Addison v. Holly Hill Fruit Prods., 322 U.S. 607, 617-18, 64 S.Ct. 1215, 1221, 88 L.Ed. 1488 (1944). Congress could have certainly indicated its desire to prevent government employees from filing qui tam suits based upon information acquired in the course of their government employment. See In re Davis, 911 F.2d 560, 562 (11th Cir.1990) (Observing that Congress was clearly "capable of drafting a statute which would [state explicitly what appellant argued was implied by legislative history], but it did not. We are a court and not a legislative body; therefore, we are not free to create by interpretation an exception in a statute which is plain on its face."); see also Rawlings, 821 F.2d at 1546 ("Congress, if it wished to do so, could have limited the statute in the manner suggested by appellant.... Congress was not so specific when drafting this statute.

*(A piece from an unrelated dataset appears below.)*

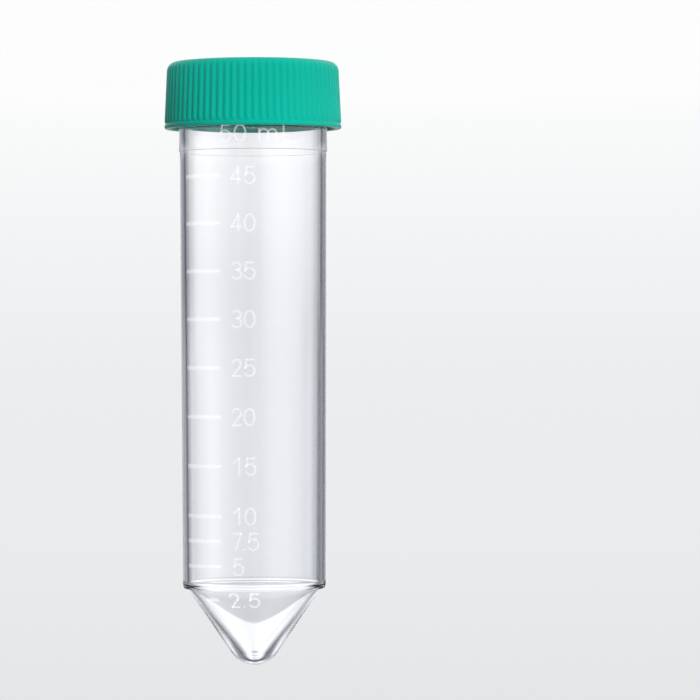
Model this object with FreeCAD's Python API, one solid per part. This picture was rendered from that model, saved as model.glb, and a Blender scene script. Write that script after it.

We must interpret the statute as it is written, not how appellant wishes Congress had drafted it."). The False Claims Act is devoid of any statutory language that indicates a jurisdictional bar against government employees as qui tam plaintiffs. We also note an absence of any clear indication that Congress intended such a bar to be implied in spite of the plain language of the statute. Therefore, we decline to judicially create an exception where none exists.
V. Conclusion
For the reasons articulated above, we REVERSE the district court's dismissal for lack of subject matter jurisdiction with prejudice against Arthur P. Williams and REMAND for proceedings consistent with this opinion.